First, try not to stress about it. The people involved aren't worth stressing over. If the issues are important to you then you need to do the research on your own or find a reliable source. Trusting politicians is a bad idea, especially when they are trying to get elected again. (Hopefully I am excluded, though I still encourage you to do your own research. That'll save me the trouble of doing so.)

Second, write letters of complaint. If you support a candidate and are upset about his or her use of negativity, write a letter or give a call. Newspapers love letters to the editor with a good rant about political issues, negative ads included. If it really bothers you, vote against the worst offender, within reason of course.

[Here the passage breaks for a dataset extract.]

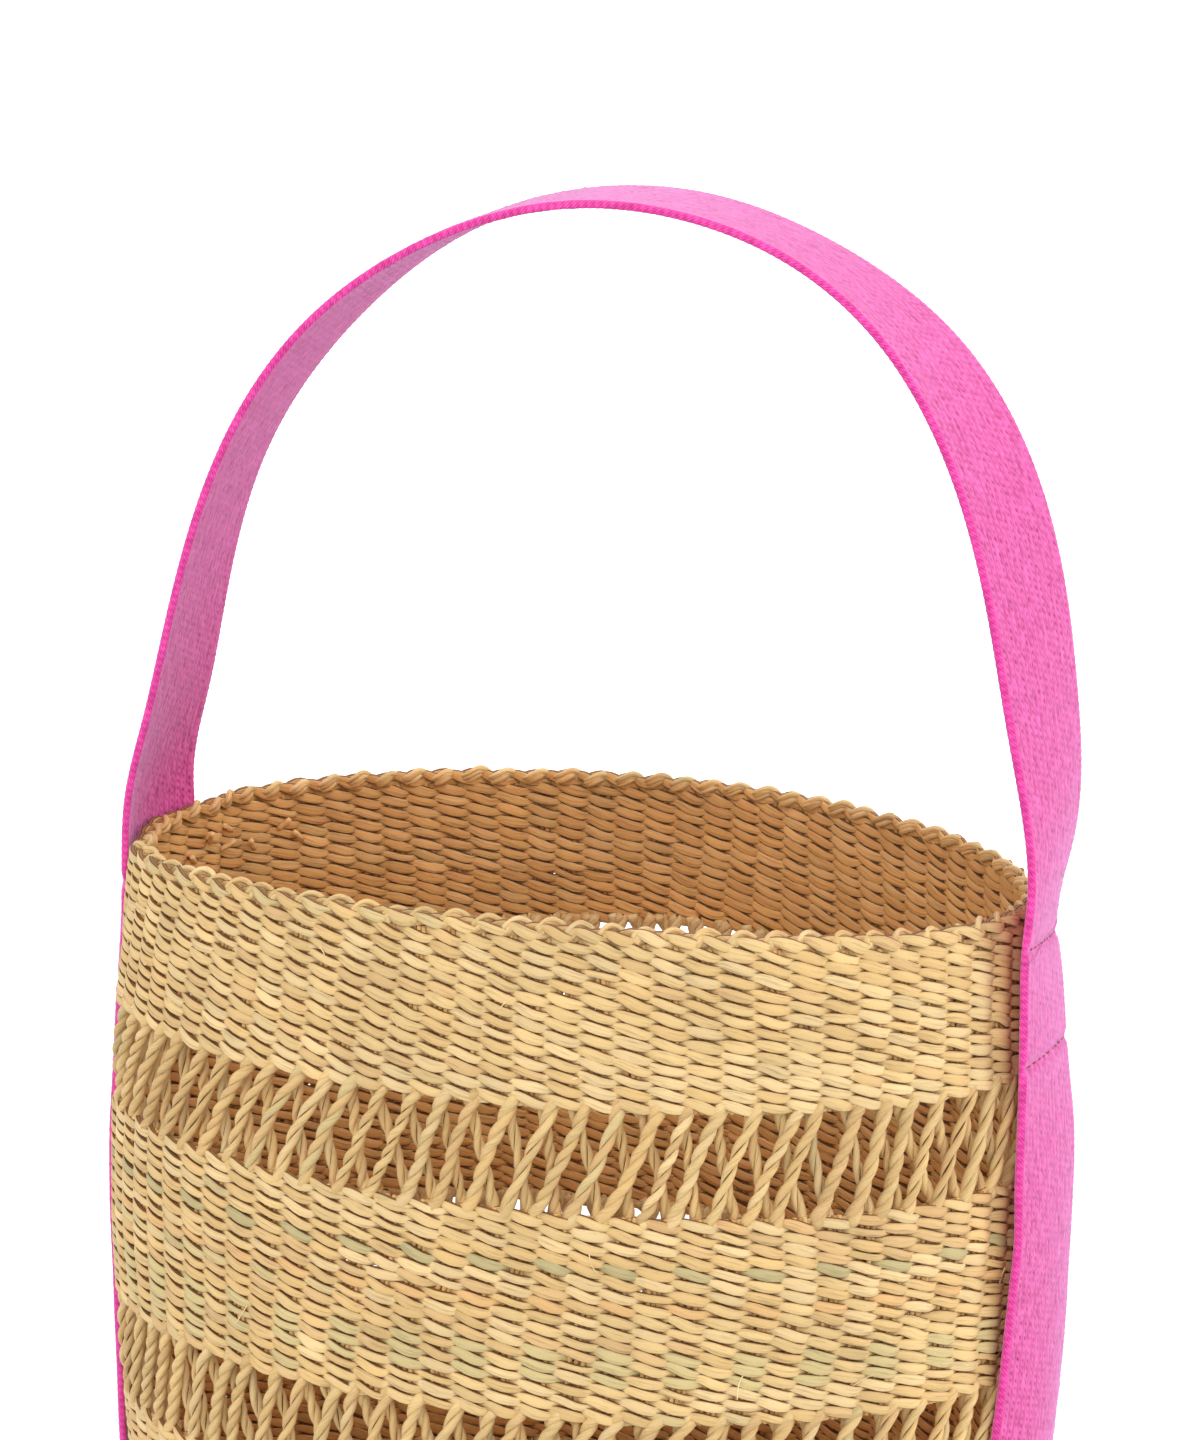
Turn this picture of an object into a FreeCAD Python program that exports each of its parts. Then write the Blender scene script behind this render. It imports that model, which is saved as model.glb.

Encourage your state attorney's office to investigate the ads and insure that none of them violate truth in advertising or other fraud prevention laws. Though free speech is protected, a duly processed con-artist is not as protected. Also encourage candidates to sue rivals who over stretch the truth. Though I don't like the idea of filling the courts, if a group thinks they may be called to task for one of their ads, they may rethink the ad a little.

Finally, actually join a political party (may I recommend the Libertarians?) and take control. As a member of a party, you have some say in what its campaigners and candidates do. You can work from the inside to put an end to this non-sense. You can be instrumental in returning some sense of reason to the political process.

What ever happens, please make sure that you vote. The only vote thrown away is a vote not cast.